Building Bright Futures

Early Childhood Research: A Roundup of Recent Favorites

For those of us interested in effecting positive change in systems for early care, health and education, there have been a wealth of research studies and reports released in recent months. Here are a few of those I found most valuable.

baby with alphabet blocks

Children, dollars and sense

Researchers at the Brookings Institution recently released a brief estimating the cost and benefits of a “sustained approach to intervention” that goes from birth through adolescence. Specifically, they focus on interventions at four stages of life: birth, early childhood, elementary school, and high school. Based on evidence of real large-scale programs that have demonstrated effectiveness, the researchers conclude that the benefits due to greater academic achievement and adult outcomes (e.g., income) would outweigh the costs of investing in such a sustained approach.

Child Care Aware just released its 2013 update of their cost of child care report, which includes state-by-state data on average child care cost for infants, 4-year-olds, and school-age children in both center-based and home-based settings.
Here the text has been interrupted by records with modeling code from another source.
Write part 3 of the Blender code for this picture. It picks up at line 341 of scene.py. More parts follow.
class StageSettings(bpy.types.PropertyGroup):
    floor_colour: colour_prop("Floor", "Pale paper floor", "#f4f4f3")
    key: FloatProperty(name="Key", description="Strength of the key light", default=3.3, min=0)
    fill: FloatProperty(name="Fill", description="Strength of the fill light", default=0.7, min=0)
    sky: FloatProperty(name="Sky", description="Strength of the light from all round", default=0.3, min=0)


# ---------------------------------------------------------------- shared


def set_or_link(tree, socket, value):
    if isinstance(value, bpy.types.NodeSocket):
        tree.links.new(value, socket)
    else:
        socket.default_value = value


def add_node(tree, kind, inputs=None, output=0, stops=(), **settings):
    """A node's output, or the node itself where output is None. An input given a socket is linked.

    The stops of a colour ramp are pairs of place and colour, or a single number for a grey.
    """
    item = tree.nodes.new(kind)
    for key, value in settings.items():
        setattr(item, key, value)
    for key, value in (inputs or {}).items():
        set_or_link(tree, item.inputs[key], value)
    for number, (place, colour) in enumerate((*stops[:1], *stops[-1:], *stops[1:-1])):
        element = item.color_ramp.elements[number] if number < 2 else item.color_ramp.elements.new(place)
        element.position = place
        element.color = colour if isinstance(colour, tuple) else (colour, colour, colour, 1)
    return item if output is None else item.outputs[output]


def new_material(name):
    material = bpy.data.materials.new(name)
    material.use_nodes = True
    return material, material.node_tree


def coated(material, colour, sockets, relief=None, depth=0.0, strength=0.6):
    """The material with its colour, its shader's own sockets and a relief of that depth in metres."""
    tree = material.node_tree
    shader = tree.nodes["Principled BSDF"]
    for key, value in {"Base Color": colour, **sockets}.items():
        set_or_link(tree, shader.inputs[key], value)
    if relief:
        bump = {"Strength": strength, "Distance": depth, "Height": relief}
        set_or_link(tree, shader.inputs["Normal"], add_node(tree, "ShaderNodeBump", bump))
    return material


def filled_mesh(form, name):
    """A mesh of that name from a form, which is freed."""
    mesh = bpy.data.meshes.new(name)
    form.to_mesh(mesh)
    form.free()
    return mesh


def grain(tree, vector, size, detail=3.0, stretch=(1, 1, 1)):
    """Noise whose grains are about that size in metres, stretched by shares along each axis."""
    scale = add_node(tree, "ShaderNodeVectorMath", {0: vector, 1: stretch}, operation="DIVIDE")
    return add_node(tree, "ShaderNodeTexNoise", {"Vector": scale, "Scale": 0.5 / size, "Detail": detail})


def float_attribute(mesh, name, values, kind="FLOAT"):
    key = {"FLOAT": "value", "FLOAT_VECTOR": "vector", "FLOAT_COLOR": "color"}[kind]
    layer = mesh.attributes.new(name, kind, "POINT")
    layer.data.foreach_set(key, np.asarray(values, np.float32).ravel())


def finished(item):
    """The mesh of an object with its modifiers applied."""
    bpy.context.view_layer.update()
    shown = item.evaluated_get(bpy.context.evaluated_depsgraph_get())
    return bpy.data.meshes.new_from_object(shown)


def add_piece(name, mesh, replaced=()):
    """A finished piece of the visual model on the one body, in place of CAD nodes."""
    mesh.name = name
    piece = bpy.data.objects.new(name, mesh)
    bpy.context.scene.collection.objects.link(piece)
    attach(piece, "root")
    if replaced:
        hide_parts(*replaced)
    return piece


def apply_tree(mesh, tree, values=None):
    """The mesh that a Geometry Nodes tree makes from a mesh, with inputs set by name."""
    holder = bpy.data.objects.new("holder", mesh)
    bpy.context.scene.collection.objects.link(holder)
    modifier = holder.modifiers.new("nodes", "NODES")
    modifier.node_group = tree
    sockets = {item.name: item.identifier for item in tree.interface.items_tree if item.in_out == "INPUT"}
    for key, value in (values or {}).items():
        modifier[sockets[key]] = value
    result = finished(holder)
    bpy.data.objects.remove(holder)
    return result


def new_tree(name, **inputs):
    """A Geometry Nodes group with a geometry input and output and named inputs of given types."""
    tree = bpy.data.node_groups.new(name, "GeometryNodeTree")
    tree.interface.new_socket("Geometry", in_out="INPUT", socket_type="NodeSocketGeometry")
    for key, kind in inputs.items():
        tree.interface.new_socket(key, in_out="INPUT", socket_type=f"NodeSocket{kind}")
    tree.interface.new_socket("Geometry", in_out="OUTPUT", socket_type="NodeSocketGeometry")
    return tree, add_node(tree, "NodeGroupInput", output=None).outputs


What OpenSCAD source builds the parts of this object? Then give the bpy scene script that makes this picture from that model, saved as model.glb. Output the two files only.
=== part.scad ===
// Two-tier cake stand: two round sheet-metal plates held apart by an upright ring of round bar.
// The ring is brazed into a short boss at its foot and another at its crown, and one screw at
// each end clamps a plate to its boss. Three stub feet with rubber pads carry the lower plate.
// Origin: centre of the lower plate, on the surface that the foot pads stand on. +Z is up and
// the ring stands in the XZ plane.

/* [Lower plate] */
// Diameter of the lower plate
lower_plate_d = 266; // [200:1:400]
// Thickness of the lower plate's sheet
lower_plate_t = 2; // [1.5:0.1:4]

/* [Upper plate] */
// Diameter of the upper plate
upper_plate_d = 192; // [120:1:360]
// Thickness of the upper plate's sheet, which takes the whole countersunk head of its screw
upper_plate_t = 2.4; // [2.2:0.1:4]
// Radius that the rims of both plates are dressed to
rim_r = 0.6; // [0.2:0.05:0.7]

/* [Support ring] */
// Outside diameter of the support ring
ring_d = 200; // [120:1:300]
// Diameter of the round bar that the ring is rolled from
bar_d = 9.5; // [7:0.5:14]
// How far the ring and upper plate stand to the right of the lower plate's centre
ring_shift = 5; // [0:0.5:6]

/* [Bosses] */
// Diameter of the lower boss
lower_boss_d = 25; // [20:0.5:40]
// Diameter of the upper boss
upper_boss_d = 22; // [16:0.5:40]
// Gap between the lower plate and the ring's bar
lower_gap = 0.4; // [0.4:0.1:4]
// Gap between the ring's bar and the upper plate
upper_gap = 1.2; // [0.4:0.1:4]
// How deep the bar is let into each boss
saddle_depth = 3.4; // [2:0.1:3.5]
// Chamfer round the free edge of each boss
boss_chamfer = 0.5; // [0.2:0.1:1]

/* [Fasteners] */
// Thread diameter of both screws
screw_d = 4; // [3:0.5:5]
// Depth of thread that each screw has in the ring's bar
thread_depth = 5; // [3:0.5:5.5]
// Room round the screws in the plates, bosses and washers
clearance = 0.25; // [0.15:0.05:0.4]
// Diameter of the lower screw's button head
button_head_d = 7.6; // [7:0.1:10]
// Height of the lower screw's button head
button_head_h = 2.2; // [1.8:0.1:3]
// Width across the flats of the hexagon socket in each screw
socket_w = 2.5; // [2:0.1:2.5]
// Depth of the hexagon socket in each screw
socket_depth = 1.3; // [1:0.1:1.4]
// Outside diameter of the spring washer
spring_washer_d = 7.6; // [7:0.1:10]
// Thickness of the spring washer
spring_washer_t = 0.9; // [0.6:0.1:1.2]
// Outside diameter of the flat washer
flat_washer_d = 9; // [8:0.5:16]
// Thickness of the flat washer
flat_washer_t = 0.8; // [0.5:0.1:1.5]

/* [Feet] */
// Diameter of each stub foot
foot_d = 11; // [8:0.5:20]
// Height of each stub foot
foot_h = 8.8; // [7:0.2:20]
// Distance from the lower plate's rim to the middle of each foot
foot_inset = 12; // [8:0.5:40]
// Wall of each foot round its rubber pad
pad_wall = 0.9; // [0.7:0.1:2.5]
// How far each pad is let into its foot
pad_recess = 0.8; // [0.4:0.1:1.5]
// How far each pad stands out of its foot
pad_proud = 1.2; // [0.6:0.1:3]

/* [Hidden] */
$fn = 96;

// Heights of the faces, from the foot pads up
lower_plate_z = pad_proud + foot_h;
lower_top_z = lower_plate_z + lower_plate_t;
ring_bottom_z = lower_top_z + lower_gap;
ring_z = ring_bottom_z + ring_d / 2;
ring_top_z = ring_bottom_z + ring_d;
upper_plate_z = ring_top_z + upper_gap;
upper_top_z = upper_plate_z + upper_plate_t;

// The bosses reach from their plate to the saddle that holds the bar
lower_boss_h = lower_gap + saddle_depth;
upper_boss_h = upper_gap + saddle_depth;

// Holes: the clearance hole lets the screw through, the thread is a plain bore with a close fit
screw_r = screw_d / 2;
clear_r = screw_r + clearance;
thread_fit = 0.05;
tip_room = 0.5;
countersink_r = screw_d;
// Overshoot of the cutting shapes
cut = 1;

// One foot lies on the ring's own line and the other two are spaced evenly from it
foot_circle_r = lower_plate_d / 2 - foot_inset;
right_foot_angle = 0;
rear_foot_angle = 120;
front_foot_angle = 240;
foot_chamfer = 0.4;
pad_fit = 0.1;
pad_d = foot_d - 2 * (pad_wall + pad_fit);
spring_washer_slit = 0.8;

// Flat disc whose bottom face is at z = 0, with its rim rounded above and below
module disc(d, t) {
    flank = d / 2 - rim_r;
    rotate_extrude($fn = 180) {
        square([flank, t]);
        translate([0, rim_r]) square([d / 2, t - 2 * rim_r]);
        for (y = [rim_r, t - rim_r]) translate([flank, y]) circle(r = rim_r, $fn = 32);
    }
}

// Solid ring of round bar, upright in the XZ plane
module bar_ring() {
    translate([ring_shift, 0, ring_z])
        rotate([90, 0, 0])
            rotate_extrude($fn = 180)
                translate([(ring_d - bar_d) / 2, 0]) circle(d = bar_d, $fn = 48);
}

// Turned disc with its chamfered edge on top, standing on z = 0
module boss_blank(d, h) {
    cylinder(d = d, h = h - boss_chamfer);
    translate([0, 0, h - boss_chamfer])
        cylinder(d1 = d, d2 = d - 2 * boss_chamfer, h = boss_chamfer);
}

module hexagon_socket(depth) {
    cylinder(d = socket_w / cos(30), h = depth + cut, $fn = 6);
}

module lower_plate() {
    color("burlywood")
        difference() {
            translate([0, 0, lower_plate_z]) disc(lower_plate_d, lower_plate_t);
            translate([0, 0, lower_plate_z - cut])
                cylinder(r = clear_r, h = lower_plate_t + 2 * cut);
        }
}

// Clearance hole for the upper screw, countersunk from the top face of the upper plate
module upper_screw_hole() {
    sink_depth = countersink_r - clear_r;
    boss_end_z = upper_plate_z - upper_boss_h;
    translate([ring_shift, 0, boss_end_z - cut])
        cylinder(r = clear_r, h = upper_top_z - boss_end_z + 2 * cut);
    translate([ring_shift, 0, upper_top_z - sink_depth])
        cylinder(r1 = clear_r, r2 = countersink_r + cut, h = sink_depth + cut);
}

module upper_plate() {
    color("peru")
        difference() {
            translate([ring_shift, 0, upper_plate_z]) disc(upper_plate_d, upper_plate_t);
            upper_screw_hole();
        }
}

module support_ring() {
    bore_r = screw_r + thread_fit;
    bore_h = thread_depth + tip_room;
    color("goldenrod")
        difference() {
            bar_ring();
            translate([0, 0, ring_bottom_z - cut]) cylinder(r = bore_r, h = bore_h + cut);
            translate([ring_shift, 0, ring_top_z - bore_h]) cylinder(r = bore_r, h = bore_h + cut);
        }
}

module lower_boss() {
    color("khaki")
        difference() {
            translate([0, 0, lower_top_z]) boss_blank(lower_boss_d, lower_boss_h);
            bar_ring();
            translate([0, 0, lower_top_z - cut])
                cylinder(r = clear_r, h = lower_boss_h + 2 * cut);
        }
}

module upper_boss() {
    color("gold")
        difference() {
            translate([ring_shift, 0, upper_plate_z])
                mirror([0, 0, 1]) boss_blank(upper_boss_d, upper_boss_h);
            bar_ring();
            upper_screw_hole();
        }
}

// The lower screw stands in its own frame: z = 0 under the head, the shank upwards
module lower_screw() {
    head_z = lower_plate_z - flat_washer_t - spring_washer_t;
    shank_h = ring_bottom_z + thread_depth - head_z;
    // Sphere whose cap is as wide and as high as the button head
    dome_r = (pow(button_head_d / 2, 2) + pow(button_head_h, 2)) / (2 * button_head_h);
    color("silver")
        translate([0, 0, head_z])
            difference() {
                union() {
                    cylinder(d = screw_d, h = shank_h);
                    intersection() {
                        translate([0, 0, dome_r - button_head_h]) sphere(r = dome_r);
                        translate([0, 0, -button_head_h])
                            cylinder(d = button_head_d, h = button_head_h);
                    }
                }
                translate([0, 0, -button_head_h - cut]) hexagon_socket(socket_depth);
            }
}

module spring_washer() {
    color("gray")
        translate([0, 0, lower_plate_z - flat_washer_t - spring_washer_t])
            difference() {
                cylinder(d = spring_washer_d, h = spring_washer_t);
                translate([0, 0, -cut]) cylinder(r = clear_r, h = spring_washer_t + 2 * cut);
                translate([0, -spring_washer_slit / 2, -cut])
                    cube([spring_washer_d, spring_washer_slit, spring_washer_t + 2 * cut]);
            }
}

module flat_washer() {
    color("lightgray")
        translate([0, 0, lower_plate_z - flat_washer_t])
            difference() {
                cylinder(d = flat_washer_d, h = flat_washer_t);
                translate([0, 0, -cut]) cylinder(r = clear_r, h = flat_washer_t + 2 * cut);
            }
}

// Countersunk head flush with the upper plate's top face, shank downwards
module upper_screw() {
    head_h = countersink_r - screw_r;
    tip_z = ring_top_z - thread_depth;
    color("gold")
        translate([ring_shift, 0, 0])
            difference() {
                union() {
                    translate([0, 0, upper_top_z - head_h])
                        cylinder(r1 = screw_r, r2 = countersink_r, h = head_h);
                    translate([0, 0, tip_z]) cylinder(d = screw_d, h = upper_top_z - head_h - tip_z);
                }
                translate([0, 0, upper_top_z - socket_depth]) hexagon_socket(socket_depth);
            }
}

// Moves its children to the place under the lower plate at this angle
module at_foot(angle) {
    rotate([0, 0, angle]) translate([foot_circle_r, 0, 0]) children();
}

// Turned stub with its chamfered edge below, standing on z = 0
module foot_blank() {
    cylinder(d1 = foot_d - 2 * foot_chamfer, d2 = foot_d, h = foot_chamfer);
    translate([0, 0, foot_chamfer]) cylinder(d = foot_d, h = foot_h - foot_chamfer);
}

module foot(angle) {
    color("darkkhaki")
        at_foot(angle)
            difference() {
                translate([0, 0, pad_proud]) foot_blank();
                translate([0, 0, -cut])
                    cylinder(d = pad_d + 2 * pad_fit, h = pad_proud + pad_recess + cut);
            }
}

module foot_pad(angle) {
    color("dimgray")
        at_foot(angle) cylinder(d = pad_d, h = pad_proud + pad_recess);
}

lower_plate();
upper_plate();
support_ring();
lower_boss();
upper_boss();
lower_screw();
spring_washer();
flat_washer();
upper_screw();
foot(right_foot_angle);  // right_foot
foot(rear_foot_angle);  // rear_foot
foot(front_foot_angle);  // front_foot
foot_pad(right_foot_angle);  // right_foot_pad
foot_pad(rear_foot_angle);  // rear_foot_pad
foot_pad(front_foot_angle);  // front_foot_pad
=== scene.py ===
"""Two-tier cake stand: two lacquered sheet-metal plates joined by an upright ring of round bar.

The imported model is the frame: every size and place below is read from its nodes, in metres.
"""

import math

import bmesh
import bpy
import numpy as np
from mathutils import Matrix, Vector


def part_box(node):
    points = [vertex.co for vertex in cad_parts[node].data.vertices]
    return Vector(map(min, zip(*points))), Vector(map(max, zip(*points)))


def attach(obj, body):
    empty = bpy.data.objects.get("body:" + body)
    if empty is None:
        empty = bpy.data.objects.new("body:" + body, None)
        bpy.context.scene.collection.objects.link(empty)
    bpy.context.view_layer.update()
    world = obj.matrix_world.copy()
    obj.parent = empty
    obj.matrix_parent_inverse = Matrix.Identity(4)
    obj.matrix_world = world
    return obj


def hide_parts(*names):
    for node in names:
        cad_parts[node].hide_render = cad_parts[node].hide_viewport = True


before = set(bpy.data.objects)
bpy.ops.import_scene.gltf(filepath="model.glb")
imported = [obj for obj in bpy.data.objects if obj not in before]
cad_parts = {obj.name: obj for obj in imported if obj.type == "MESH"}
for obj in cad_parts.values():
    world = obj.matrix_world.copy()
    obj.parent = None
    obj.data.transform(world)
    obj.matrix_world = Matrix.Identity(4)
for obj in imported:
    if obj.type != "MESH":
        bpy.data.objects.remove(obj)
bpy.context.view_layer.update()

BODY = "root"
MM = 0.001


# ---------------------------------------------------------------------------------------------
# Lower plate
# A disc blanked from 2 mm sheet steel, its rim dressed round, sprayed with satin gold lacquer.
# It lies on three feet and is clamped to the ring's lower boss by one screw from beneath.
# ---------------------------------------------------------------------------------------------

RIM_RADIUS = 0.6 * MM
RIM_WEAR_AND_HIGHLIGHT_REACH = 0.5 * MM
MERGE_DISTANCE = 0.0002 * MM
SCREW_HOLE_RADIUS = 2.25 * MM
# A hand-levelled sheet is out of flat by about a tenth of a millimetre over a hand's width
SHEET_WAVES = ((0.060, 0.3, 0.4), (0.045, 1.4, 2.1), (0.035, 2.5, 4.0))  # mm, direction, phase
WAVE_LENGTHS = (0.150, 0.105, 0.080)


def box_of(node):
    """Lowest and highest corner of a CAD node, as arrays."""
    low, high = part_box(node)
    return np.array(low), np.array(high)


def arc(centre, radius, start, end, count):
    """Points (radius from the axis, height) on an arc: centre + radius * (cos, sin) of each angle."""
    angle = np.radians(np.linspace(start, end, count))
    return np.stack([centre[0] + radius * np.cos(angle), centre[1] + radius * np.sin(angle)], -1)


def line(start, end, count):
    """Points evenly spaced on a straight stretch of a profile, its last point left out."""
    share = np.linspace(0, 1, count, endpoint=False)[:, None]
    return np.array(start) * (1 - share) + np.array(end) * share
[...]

Child care continues to be one of the highest budget items for families, rivaling college costs in some cases.


A team of researchers summarized decades of research on pre-kindergarten education in a recent paper from the Society for Research in Child Development and the Foundation for Child Development. The researchers concluded that large-scale, publicly-funded pre-k can produce both short- and long-term benefits. Key to getting such results include the quality of curricula and teacher-child interactions, the availability of effective coaches and mentors for pre-k teachers, the duration of services (number of hours and years) especially for low-income children, and strategic inclusion of family supports and comprehensive services. As part of the release of the paper, the New America Foundation organized a panel to discuss its findings and implications for policy.

The importance of the first eight years

The Alliance for Early Success, in collaboration with Child Trends, released a paper that lays out the research basis for focusing on the first eight years of life as a core strategy for improving outcomes for children and families. The publication identifies a number of research-based policy choices that state leaders can make in the areas of health, family support, and learning. It further lays out choices state policymakers can make regarding standards (for both children and services), screening and assessment, and accountability systems to promote effective program implementation. As a whole, this publication can help inform a comprehensive state strategy to build a strong foundation for success as children progresses from the early childhood to the early elementary years.

The Annie E. Casey Foundation also released a paper about the importance of the first eight years. The publication calls attention to data about the well-being of 3rd graders’ cognitive development, social-emotional development, engagement in school, and physical health, highlighting disparities among income and racial groups. It issues a call to action at both the federal and state levels in three areas: strengthening family supports; improving early care and education, K-3, health care, and other services; coordinating services for children from birth through age 8. Specific recommendations are offered under each of these three areas.